The Last Picture Show
This one's been sitting on our TV stand for some time, and working from home yesterday sending out 100+ emails individualized emails to different blogs, I popped it in to play in the background towards the end of the day. Liz came home from campus a little early and we both got to enjoy the majority of the movie together. I'd never seen it before, but I realized why it's on so many people's "best-of" lists. The Last Picture Show is probably one of the best movies I've ever seen.

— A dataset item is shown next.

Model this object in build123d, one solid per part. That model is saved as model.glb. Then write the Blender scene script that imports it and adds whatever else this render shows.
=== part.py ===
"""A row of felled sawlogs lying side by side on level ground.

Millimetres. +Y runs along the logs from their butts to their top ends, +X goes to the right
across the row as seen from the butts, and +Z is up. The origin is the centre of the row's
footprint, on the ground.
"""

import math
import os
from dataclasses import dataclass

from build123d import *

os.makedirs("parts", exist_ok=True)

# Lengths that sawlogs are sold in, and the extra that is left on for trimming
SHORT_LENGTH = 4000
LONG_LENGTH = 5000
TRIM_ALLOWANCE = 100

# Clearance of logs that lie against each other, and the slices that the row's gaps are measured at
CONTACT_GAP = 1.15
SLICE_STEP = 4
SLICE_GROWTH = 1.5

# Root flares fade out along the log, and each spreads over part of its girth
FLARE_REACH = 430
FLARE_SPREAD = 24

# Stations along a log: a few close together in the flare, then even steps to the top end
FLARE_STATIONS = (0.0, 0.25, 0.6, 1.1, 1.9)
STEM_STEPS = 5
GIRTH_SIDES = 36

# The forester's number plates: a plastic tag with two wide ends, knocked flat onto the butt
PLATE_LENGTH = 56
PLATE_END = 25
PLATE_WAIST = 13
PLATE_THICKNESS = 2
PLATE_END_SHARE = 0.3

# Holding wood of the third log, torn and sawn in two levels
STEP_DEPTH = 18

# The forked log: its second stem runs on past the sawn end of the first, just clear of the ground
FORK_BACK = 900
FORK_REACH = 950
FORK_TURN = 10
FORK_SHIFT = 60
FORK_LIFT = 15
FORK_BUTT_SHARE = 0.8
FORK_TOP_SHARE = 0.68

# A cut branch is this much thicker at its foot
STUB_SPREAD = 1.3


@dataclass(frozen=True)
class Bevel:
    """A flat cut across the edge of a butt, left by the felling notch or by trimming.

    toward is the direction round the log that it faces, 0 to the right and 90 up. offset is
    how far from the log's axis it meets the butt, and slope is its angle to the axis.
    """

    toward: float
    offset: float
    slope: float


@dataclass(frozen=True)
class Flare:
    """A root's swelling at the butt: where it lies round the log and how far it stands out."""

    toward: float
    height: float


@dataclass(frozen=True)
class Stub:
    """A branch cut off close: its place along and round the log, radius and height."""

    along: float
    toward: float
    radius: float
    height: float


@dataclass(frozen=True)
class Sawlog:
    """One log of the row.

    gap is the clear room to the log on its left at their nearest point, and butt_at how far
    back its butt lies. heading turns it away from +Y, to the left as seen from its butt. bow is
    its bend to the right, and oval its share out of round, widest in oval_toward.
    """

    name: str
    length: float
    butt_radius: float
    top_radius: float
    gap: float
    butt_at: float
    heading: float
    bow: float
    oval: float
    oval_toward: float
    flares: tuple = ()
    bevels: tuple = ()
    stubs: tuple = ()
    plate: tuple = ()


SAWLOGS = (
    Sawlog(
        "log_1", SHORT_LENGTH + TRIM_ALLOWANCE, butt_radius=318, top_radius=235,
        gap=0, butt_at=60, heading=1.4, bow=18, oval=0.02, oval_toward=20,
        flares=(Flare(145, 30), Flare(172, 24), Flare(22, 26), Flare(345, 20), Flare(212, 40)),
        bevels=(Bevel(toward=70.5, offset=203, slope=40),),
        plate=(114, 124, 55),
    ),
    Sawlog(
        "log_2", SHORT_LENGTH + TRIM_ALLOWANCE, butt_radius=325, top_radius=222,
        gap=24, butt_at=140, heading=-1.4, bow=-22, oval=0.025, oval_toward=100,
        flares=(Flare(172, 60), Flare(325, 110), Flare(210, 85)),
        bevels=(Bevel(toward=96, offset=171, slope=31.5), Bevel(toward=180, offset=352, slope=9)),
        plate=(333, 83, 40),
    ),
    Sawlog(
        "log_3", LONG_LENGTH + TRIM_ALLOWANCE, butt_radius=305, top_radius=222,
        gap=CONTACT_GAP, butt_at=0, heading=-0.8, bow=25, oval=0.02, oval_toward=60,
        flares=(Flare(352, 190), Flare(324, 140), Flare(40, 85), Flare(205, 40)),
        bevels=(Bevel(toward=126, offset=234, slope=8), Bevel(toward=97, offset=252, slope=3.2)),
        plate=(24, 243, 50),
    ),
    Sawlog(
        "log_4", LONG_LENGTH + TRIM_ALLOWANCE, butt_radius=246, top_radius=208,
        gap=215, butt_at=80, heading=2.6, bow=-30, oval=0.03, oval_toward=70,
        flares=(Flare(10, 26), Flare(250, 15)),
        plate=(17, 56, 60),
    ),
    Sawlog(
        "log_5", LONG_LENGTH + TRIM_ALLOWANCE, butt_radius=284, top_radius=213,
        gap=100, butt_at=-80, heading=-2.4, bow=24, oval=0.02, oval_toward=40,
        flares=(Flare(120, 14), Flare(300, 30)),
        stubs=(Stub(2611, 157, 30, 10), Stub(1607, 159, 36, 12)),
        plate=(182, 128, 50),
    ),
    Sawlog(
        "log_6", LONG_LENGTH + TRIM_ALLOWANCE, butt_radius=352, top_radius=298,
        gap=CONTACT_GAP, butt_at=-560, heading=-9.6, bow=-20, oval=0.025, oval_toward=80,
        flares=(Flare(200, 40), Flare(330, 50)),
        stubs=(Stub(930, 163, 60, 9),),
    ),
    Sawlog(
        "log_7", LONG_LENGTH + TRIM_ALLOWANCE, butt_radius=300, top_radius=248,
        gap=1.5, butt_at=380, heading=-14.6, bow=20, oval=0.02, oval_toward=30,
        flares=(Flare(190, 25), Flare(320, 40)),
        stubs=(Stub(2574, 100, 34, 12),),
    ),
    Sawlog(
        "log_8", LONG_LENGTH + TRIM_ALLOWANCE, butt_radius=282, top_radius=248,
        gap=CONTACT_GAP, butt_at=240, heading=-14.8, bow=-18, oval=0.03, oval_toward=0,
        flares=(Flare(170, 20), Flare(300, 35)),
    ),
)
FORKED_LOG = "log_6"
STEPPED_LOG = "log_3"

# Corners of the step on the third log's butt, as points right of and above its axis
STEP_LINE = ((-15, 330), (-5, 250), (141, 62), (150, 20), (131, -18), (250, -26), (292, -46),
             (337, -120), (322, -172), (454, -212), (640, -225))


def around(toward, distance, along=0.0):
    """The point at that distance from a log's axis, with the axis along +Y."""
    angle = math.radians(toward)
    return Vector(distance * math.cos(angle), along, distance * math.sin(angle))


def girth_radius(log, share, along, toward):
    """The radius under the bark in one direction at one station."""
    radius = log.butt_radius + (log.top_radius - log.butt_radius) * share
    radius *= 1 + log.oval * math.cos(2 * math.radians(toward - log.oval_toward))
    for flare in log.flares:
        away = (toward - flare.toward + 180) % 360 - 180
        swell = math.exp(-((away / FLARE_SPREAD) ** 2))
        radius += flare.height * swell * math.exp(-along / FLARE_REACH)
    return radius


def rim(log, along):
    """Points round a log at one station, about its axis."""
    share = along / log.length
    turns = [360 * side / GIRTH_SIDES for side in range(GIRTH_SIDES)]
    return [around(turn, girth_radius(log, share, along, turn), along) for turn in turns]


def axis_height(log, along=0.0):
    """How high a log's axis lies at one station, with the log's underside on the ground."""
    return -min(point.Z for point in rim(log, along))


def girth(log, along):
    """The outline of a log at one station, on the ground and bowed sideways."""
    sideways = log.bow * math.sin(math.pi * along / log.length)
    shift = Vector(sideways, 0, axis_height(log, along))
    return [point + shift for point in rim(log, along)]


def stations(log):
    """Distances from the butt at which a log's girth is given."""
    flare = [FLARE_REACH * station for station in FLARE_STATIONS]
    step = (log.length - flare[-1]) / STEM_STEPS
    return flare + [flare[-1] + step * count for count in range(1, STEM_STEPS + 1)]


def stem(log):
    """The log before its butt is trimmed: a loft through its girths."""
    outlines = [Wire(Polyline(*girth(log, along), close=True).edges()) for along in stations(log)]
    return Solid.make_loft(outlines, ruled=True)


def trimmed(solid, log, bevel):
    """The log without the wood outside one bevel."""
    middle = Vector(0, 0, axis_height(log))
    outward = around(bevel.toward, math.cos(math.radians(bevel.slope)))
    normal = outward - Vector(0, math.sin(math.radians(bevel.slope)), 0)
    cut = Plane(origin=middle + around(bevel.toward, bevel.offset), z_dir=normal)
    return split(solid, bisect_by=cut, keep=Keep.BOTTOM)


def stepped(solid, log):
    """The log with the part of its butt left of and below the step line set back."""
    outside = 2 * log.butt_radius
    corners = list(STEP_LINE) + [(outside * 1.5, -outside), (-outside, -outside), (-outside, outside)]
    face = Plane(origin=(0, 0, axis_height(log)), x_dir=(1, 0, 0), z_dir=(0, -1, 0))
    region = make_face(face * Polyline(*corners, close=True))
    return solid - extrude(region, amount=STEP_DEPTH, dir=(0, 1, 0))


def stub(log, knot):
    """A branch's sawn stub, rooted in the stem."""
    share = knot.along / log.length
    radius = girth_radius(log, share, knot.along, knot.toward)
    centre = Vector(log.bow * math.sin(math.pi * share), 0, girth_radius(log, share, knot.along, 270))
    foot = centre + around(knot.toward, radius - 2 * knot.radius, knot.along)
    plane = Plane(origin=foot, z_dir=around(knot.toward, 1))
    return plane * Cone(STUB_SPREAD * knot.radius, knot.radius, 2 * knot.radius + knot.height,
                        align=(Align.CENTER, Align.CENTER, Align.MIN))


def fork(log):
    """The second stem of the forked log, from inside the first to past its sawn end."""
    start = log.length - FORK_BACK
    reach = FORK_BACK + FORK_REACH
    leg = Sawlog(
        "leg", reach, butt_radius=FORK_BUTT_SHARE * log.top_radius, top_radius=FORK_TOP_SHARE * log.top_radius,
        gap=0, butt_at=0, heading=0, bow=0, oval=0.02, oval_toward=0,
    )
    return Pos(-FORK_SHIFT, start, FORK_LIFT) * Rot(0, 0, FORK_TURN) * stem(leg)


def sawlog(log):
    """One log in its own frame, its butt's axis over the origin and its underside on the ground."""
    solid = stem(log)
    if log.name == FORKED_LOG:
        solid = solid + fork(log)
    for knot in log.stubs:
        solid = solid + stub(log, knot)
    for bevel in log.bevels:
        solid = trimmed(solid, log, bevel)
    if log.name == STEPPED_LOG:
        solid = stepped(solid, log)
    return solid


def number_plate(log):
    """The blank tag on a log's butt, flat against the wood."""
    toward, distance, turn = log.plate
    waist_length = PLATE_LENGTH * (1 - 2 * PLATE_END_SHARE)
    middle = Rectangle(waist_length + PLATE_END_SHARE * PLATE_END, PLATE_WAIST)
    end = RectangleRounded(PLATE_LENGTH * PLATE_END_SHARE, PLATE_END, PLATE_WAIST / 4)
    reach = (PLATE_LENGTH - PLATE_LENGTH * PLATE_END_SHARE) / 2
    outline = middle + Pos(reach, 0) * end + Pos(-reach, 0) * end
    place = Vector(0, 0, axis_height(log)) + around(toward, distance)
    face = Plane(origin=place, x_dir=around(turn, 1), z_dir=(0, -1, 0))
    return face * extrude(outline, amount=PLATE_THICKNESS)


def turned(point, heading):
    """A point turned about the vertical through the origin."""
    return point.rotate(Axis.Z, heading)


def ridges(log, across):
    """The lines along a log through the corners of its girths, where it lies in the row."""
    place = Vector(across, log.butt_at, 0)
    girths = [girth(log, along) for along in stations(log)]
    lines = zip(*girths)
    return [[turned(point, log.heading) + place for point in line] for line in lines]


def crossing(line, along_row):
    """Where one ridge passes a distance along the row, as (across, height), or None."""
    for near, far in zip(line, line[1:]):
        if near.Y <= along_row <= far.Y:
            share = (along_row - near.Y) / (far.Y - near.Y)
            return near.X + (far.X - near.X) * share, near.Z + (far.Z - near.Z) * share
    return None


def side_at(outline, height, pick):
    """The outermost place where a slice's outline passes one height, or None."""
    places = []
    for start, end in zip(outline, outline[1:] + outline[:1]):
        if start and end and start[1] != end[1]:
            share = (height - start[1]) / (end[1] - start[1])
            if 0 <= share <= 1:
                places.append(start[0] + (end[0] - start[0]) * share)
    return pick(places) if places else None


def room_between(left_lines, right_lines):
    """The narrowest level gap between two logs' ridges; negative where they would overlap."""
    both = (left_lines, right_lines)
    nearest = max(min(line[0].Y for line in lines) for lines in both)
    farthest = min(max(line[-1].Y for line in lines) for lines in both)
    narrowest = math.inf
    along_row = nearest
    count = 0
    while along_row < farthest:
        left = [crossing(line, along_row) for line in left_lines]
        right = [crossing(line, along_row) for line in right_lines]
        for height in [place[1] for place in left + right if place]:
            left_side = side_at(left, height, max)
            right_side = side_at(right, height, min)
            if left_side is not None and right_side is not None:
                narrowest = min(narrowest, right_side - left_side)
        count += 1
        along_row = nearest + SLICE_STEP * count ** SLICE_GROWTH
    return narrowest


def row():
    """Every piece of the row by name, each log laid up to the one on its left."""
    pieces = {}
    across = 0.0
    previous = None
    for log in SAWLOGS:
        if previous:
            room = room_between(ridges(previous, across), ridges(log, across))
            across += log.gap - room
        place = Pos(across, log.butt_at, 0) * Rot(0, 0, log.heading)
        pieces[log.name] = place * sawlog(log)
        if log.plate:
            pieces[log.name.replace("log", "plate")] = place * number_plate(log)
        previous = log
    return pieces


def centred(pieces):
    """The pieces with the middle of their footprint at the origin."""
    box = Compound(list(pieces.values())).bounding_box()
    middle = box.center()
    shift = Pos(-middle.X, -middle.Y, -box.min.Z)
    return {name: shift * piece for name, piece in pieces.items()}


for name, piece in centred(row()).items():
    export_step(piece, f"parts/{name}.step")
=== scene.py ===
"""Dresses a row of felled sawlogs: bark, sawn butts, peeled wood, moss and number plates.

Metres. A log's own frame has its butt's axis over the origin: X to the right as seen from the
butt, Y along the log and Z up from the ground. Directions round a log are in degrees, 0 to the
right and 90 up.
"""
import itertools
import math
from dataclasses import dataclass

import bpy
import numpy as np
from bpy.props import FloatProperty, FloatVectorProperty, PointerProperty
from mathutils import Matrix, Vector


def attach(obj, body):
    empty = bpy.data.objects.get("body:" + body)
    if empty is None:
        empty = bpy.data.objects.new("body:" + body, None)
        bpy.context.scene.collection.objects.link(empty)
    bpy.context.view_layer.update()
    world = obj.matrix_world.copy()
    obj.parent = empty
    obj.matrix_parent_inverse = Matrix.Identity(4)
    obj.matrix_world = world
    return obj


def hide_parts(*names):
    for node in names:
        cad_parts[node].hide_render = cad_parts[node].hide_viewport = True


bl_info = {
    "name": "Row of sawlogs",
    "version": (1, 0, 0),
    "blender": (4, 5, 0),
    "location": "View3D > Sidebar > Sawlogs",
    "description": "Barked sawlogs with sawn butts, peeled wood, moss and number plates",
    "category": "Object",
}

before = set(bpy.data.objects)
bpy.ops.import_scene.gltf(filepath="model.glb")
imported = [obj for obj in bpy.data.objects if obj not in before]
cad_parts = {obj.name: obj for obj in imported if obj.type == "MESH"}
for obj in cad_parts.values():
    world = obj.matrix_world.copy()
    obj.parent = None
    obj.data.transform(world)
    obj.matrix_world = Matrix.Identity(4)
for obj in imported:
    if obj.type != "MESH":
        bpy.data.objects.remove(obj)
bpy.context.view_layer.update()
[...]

Shot in stark black and white and as nihilistic as The Graduate, which it reminded me of on several counts, it's as true a portrait of life in a small Southern town as you could hope for. The dusty Texas-Oklahoma area near Wichita Falls, the sense of boredom and disaffection that even though the small town is a trap it's still sad when it starts to crumble, everything fit together perfectly. It's unusual to say, but there wasn't a single wasted shot or line of dialog. The editing tied everything together almost magically. It didn't bar any holds when it came to the seething teenage sexuality that comes from having nothing to do and no exit. But this is no Sartre play; it's harsh reality (as "real" as a movie about the death of a movie house being a symbol for the death of a town can be "real.")
Driving in this morning, I turned to Liz and said "that was a fucking great movie." She agreed, and we spent the rest of the drive talking about it.
If that isn't a sign of a great movie, I don't know what is.